The New Right right-wing party appears to not have passed the electoral threshold, with all absentee ballots counted early Thursday. The party demands a recount, claiming "someone is cheating the right-wing out of votes."
Naftali Bennett and Ayelet Shaked's party appears to have missed the 3.25% threshold after the absentee ballots - known as the double-sealed envelopes that are counted last - had been counted. The double envelopes - which include soldiers, prisoners, hospital patients and Israeli diplomats abroad - amount to approximately 200,000 ballots.
The vote - following the general elections held across the country on Tuesday - appears to be split with Prime Minister Benjamin Netanyahu's Likud and the Blue and White Party lead by Benny Gantz receiving 35 seats each.

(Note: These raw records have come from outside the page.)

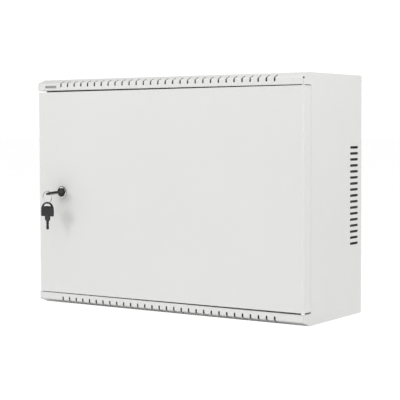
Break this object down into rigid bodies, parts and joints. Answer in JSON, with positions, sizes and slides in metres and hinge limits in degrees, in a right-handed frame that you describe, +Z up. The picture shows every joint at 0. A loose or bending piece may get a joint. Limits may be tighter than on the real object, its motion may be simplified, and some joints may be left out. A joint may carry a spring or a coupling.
{
  "type": "wall-mounted network rack cabinet",
  "caption": "Shallow wall-mounted sheet-metal network cabinet with a plain hinged front door, a cam lock with keys, narrow vent slots and 19-inch mounting rails inside.",
  "frame": {"origin": "centre of the flat base", "axes": "+X to the right as the door is faced, +Y to the wall, +Z up; the door faces -Y"},
  "size_m": [0.54, 0.2456, 0.396],
  "materials": {
    "powder_coat": "light grey satin powder coat",
    "zinc_plate": "bright zinc plate",
    "chrome": "polished chrome plate",
    "dark_chrome": "dark polished nickel-chrome",
    "plug_brass": "machined brass",
    "key_nickel": "worn dark nickel plate",
    "nylon": "natural nylon",
    "nameplate_grey": "matt grey"
  },
  "bodies": {
    "cabinet": {"left_side_panel": "powder_coat", "right_side_panel": "powder_coat", "top_cover": "powder_coat", "bottom_cover": "powder_coat", "back_panel": "powder_coat", "upper_hinge_pin": "zinc_plate", "lower_hinge_pin": "zinc_plate", "upper_hinge_washer": "nylon", "lower_hinge_washer": "nylon", "left_rack_rail": "zinc_plate", "right_rack_rail": "zinc_plate", "left_lower_bracket": "zinc_plate", "left_upper_bracket": "zinc_plate", "right_lower_bracket": "zinc_plate", "right_upper_bracket": "zinc_plate", "left_lower_rail_screw": "zinc_plate", "left_upper_rail_screw": "zinc_plate", "right_lower_rail_screw": "zinc_plate", "right_upper_rail_screw": "zinc_plate", "top_cable_cover": "powder_coat", "bottom_cable_cover": "powder_coat", "top_cover_left_screw": "zinc_plate", "top_cover_right_screw": "zinc_plate", "bottom_cover_left_screw": "zinc_plate", "bottom_cover_right_screw": "zinc_plate", "blank_nameplate": "nameplate_grey", "earth_stud": "plug_brass", "earth_nut": "plug_brass"},
    "door": {"door_panel": "powder_coat", "lock_housing": "dark_chrome", "lock_nut": "zinc_plate"},
    "lock_plug": {"lock_plug": "plug_brass", "lock_cam": "zinc_plate", "cam_screw": "zinc_plate"},
    "key": {"key": "key_nickel"},
    "key_ring": {"split_ring": "chrome"},
    "spare_key": {"spare_key": "key_nickel"}
  },
  "joints": [
    {"name": "door_hinge", "type": "hinge", "parent": "cabinet", "child": "door", "pos_m": [0.267, -0.094, 0.198], "axis": [0, 0, 1], "range_deg": [0, 115]},
    {"name": "lock_turn", "type": "hinge", "parent": "door", "child": "lock_plug", "pos_m": [-0.2165, -0.1, 0.199], "axis": [0, -1, 0], "range_deg": [0, 90]},
    {"name": "key_withdraw", "type": "slide", "parent": "lock_plug", "child": "key", "axis": [0, -1, 0], "range_m": [0, 0.012]},
    {"name": "ring_swing", "type": "hinge", "parent": "key", "child": "key_ring", "pos_m": [-0.2165, -0.12848, 0.198], "axis": [1, 0, 0], "range_deg": [-75, 0]},
    {"name": "spare_key_swing", "type": "hinge", "parent": "key_ring", "child": "spare_key", "pos_m": [-0.2165, -0.1371, 0.1799], "axis": [0, 1, 0], "range_deg": [-70, 70]}
  ]
}
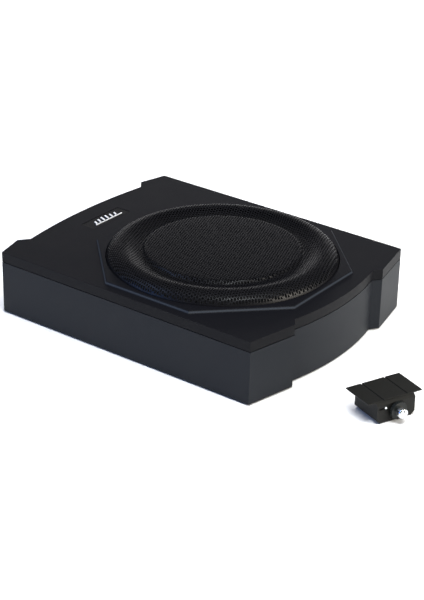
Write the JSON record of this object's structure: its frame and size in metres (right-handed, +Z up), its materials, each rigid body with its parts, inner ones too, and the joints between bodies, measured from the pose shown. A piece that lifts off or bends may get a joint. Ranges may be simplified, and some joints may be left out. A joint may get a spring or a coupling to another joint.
{
  "type": "powered car subwoofer with remote level control",
  "caption": "Slim under-seat powered subwoofer: flared rectangular cabinet, octagonal plateau, ridged round mesh grille, rear control bay and a winged remote level knob.",
  "frame": {"origin": "centre of the four floor bolts on the floor plane, under the feet", "axes": "+X along the long side towards the driver end, -Y the long side seen first, +Z up"},
  "size_m": [0.4738, 0.279, 0.0847],
  "materials": {
    "coated_aluminium": "fine textured black powder coat",
    "moulded_cover": "fine grained black moulding",
    "foam_gasket": "soft closed-cell foam",
    "black_screw": "black oxide",
    "foot_rubber": "matt rubber",
    "insert_brass": "bright brass",
    "grille_steel": "satin black perforated steel",
    "badge_black": "gloss black",
    "badge_silver": "bright silver",
    "basket_steel": "black epoxy coat",
    "surround_rubber": "butyl rubber",
    "spider_cloth": "resin-dipped cloth",
    "ferrite": "grey ferrite",
    "motor_steel": "zinc plated",
    "cone_paper": "coated pulp",
    "former_kapton": "amber film",
    "copper": "enamelled copper",
    "board_green": "solder mask",
    "bare_aluminium": "milled",
    "component_black": "moulded epoxy",
    "capacitor_sleeve": "shrink sleeve",
    "lead_red": "flexible insulation",
    "felt": "needled felt",
    "panel_steel": "satin black",
    "nickel": "nickel plate",
    "socket_white": "nylon",
    "socket_black": "nylon",
    "fuse_orange": "translucent",
    "led_lens": "clear lens",
    "pot_blue": "moulded",
    "knob_black": "soft satin",
    "switch_metal": "tinned",
    "remote_shell": "fine grained black moulding",
    "chrome_cap": "mirror chrome"
  },
  "bodies": {
    "cabinet": {"bottom_tub": "coated_aluminium", "top_cover": "moulded_cover", "cover_gasket": "foam_gasket", "cover_screws": "black_screw", "rubber_feet": "foot_rubber", "floor_inserts": "insert_brass", "grille_mesh": "grille_steel", "grille_ring": "panel_steel", "badge_plate": "badge_black", "badge_emblem": "badge_silver", "speaker_basket": "basket_steel", "basket_gasket": "foam_gasket", "basket_screws": "black_screw", "surround": "surround_rubber", "spider": "spider_cloth", "magnet": "ferrite", "front_plate": "motor_steel", "back_plate": "motor_steel", "terminal_strip": "insert_brass", "tinsel_leads": "copper", "amplifier_board": "board_green", "board_standoffs": "nickel", "heat_spreader": "bare_aluminium", "power_transistors": "component_black", "board_capacitors": "capacitor_sleeve", "output_choke": "copper", "speaker_leads": "lead_red", "damping_pad": "felt", "control_panel": "panel_steel", "panel_screws": "black_screw", "rca_jacks": "nickel", "power_socket": "socket_white", "fuse_holder": "socket_black", "blade_fuse": "fuse_orange", "remote_socket": "socket_black", "power_led": "led_lens", "control_pots": "pot_blue", "phase_switch_body": "switch_metal"},
    "cone_assembly": {"cone": "cone_paper", "dust_cap": "cone_paper", "coil_former": "former_kapton", "voice_coil": "copper"},
    "gain_knob": {"gain_knob": "knob_black"},
    "crossover_knob": {"crossover_knob": "knob_black"},
    "boost_knob": {"boost_knob": "knob_black"},
    "phase_switch": {"phase_switch_lever": "socket_white"},
    "remote": {"remote_plate": "remote_shell", "remote_case": "remote_shell", "remote_case_screws": "black_screw", "remote_board": "board_green", "remote_pot": "switch_metal", "remote_led": "led_lens", "remote_jack": "socket_black"},
    "remote_level_knob": {"remote_knob": "knob_black", "remote_knob_cap": "chrome_cap"}
  },
  "joints": [
    {"name": "cone_travel", "type": "slide", "parent": "cabinet", "child": "cone_assembly", "axis": [0, 0, 1], "range_m": [-0.006, 0.006], "stiffness_N_per_m": 2600, "deforming": ["surround", "spider", "tinsel_leads"]},
    {"name": "gain_turn", "type": "hinge", "parent": "cabinet", "child": "gain_knob", "pos_m": [-0.159, 0.038, 0.03], "axis": [-1, 0, 0], "range_deg": [-150, 150]},
    {"name": "crossover_turn", "type": "hinge", "parent": "cabinet", "child": "crossover_knob", "pos_m": [-0.159, 0.051, 0.03], "axis": [-1, 0, 0], "range_deg": [-150, 150]},
    {"name": "boost_turn", "type": "hinge", "parent": "cabinet", "child": "boost_knob", "pos_m": [-0.159, 0.064, 0.03], "axis": [-1, 0, 0], "range_deg": [-150, 150]},
    {"name": "phase_slide", "type": "slide", "parent": "cabinet", "child": "phase_switch", "axis": [0, 1, 0], "range_m": [0, 0.004]},
    {"name": "remote_lift", "type": "slide", "parent": "cabinet", "child": "remote", "axis": [0, 0, 1], "range_m": [0, 0.12]},
    {"name": "level_turn", "type": "hinge", "parent": "remote", "child": "remote_level_knob", "pos_m": [0.28886, -0.07023, 0.012], "axis": [0.9239, -0.3827, 0], "range_deg": [-150, 150]}
  ]
}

The prime minister, however, secured a path to reelection by having a clear right-wing majority bloc in the Knesset.
The Central Elections Committee said earlier Thursday that it all but finished counting the votes for the 21st Knesset election and the overall number of valid votes currently stands at 4,299,822.
"The counting of the double-sealed envelopes has ended … but in light of the race being so tight and the significance of every single vote - which can influence the distribution of Knesset seats - and in order to preserve purity of elections, the Central Elections Committee is examining the process of tallying the votes,” said the elections ruling body in a statement.
"We remain optimistic,” said Shaked after hearing the final results. “The earlier reports were good, so we have to wait for the final decision of the Central Elections Committee."
As the votes of the soldiers were being tallied overnight Wednesday, it looked as though the New Right party would, after all, enter the Knesset with four seats. As the day progressed, however, the numbers appear to have dropped below the threshold mark once again.
“There are very strange things happening in the Central Elections Committee,” said election observers from the New Right party. "We weren’t allowed to enter the Central Elections Committee and their website supposedly was stuck … then the party's numbers suddenly dropped below the threshold, and the right-wing bloc in the Knesset dropped from 67 to 64 seats … We will demand a recount,” they added.
If the results stay as they appear to be at the moment, more political shifts are expected with Meretz expected to gain an additional Knesset seat - taking the left-wing party to a total of five - while the ultra-Orthodox United Torah Judaism party appears to have lost a seat, bringing them to a total of seven seats.
In addition, the joint Arab electoral list Ra'am-Balad - which by Wednesday looked to have failed to pass the threshold - now appears to have four Knesset seats.